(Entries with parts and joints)
-- -- --

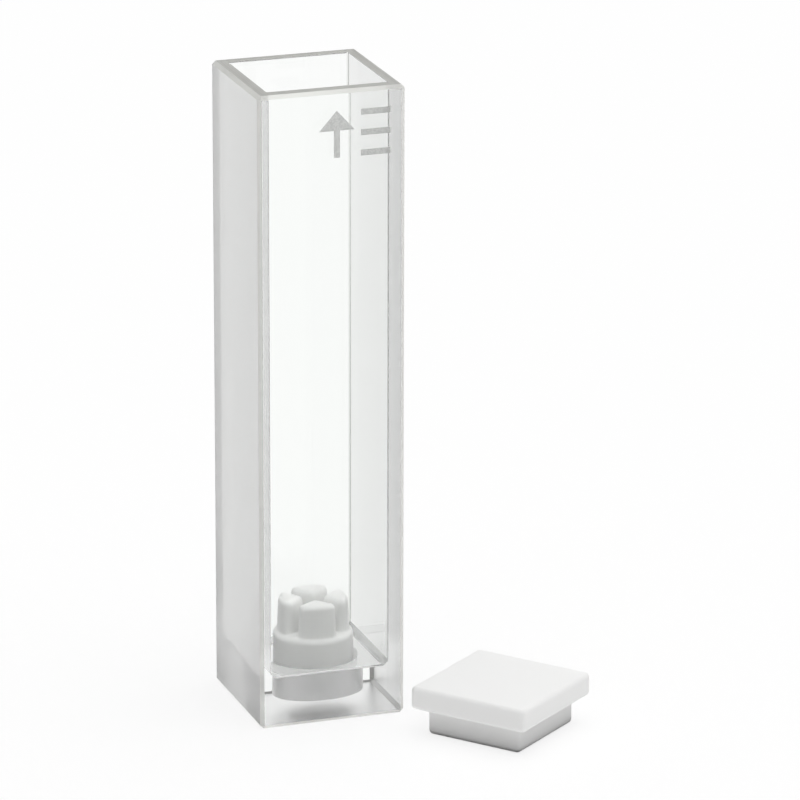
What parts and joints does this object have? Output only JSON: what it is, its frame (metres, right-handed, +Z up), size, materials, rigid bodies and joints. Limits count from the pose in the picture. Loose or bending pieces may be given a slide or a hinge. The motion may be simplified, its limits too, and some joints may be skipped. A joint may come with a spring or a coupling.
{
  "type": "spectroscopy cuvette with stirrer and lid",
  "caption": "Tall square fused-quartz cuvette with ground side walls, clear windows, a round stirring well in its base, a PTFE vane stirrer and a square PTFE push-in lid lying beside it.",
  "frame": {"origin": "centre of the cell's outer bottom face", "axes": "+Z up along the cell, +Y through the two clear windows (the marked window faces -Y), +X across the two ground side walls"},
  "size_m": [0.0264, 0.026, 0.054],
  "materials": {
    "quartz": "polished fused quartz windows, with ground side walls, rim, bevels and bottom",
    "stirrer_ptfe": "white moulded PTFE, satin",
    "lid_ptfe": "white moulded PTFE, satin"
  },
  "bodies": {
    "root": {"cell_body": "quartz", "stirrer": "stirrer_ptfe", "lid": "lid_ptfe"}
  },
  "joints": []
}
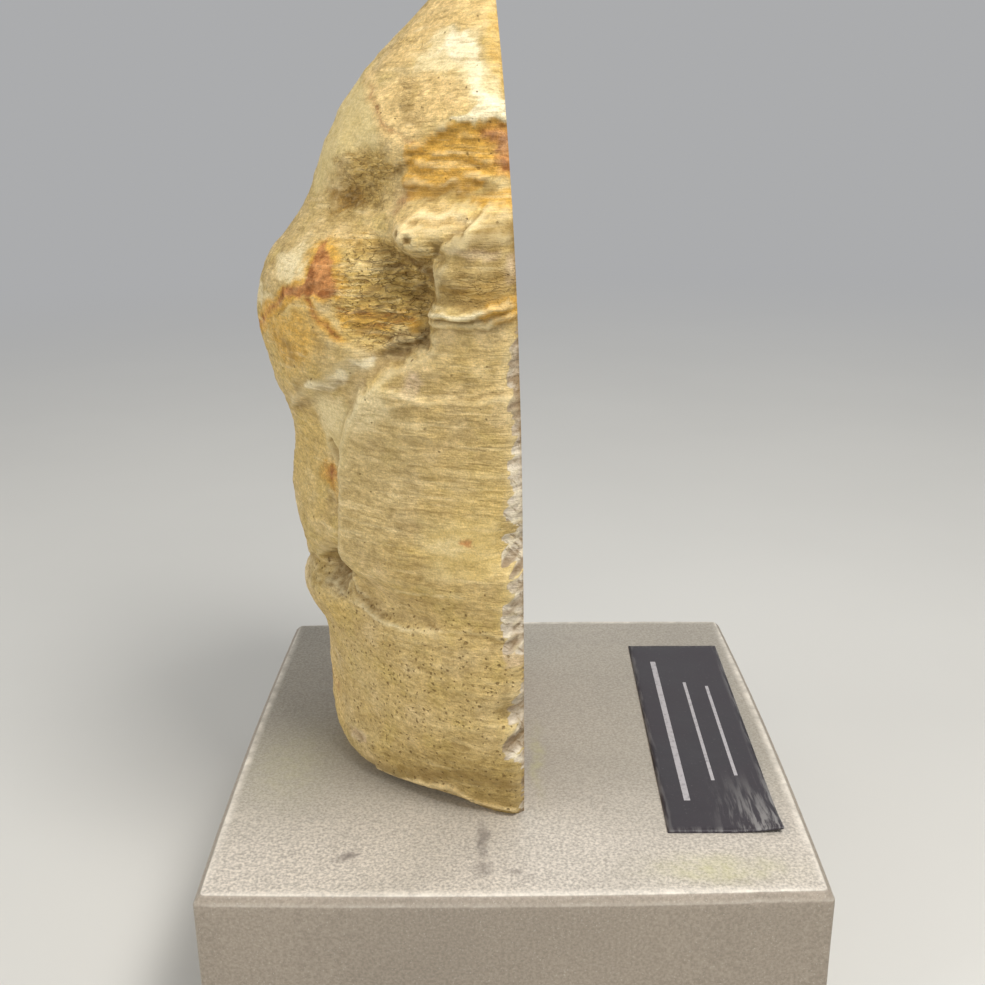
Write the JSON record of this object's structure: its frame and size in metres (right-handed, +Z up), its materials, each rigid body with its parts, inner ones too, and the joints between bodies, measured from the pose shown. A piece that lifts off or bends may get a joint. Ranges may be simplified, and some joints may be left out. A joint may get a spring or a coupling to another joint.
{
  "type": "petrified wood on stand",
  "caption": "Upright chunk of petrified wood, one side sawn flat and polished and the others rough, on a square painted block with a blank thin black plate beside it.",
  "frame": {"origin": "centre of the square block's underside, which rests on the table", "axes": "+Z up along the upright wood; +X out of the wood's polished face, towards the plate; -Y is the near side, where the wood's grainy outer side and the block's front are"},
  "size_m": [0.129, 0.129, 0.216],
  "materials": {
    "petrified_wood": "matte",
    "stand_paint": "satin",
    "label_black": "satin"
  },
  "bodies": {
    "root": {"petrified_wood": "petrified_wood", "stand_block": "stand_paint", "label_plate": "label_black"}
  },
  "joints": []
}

-- -- --

WHAT TO WORK ON —
Repeat every entry exactly as written above.

EXPECTED OUTPUT —
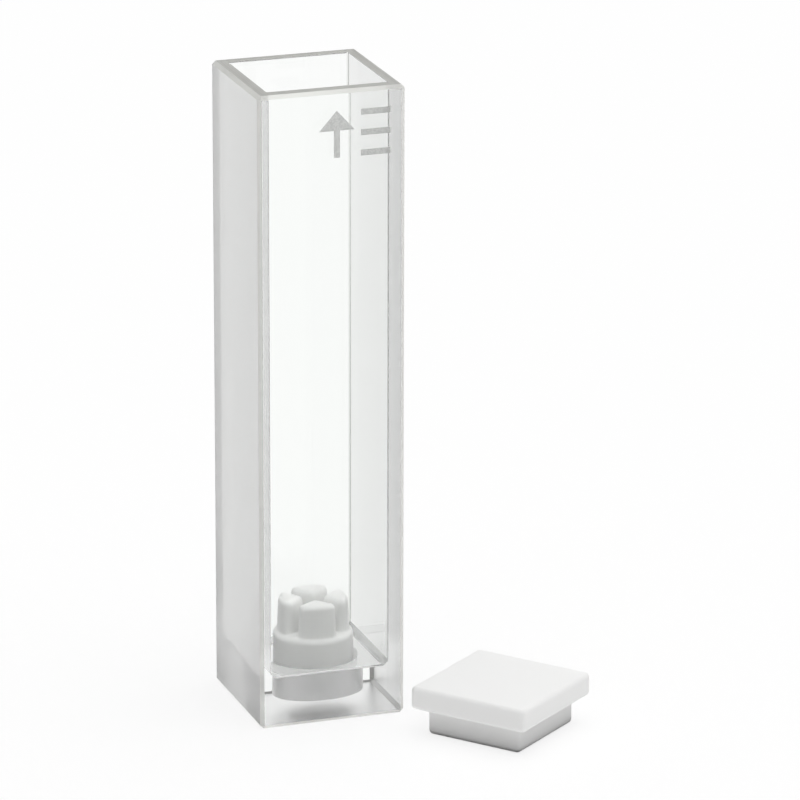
What parts and joints does this object have? Output only JSON: what it is, its frame (metres, right-handed, +Z up), size, materials, rigid bodies and joints. Limits count from the pose in the picture. Loose or bending pieces may be given a slide or a hinge. The motion may be simplified, its limits too, and some joints may be skipped. A joint may come with a spring or a coupling.
{
  "type": "spectroscopy cuvette with stirrer and lid",
  "caption": "Tall square fused-quartz cuvette with ground side walls, clear windows, a round stirring well in its base, a PTFE vane stirrer and a square PTFE push-in lid lying beside it.",
  "frame": {"origin": "centre of the cell's outer bottom face", "axes": "+Z up along the cell, +Y through the two clear windows (the marked window faces -Y), +X across the two ground side walls"},
  "size_m": [0.0264, 0.026, 0.054],
  "materials": {
    "quartz": "polished fused quartz windows, with ground side walls, rim, bevels and bottom",
    "stirrer_ptfe": "white moulded PTFE, satin",
    "lid_ptfe": "white moulded PTFE, satin"
  },
  "bodies": {
    "root": {"cell_body": "quartz", "stirrer": "stirrer_ptfe", "lid": "lid_ptfe"}
  },
  "joints": []
}
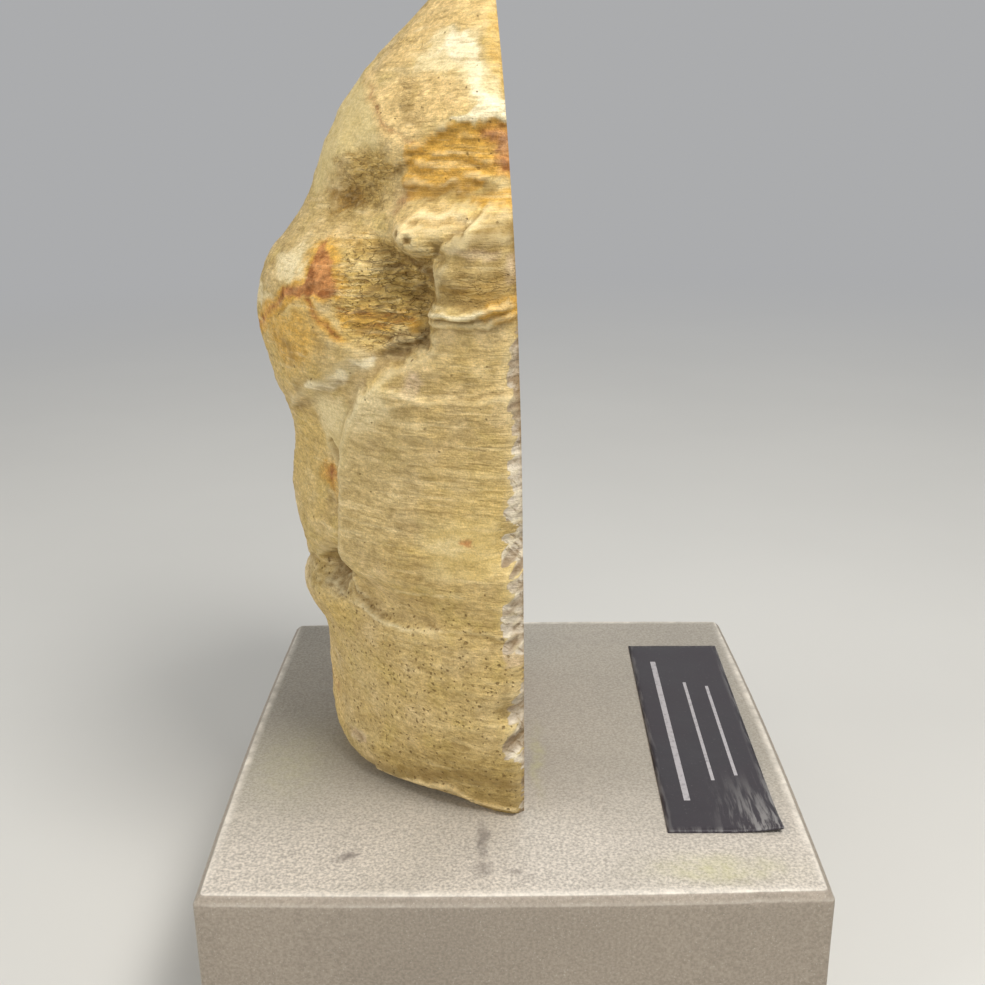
Write the JSON record of this object's structure: its frame and size in metres (right-handed, +Z up), its materials, each rigid body with its parts, inner ones too, and the joints between bodies, measured from the pose shown. A piece that lifts off or bends may get a joint. Ranges may be simplified, and some joints may be left out. A joint may get a spring or a coupling to another joint.
{
  "type": "petrified wood on stand",
  "caption": "Upright chunk of petrified wood, one side sawn flat and polished and the others rough, on a square painted block with a blank thin black plate beside it.",
  "frame": {"origin": "centre of the square block's underside, which rests on the table", "axes": "+Z up along the upright wood; +X out of the wood's polished face, towards the plate; -Y is the near side, where the wood's grainy outer side and the block's front are"},
  "size_m": [0.129, 0.129, 0.216],
  "materials": {
    "petrified_wood": "matte",
    "stand_paint": "satin",
    "label_black": "satin"
  },
  "bodies": {
    "root": {"petrified_wood": "petrified_wood", "stand_block": "stand_paint", "label_plate": "label_black"}
  },
  "joints": []
}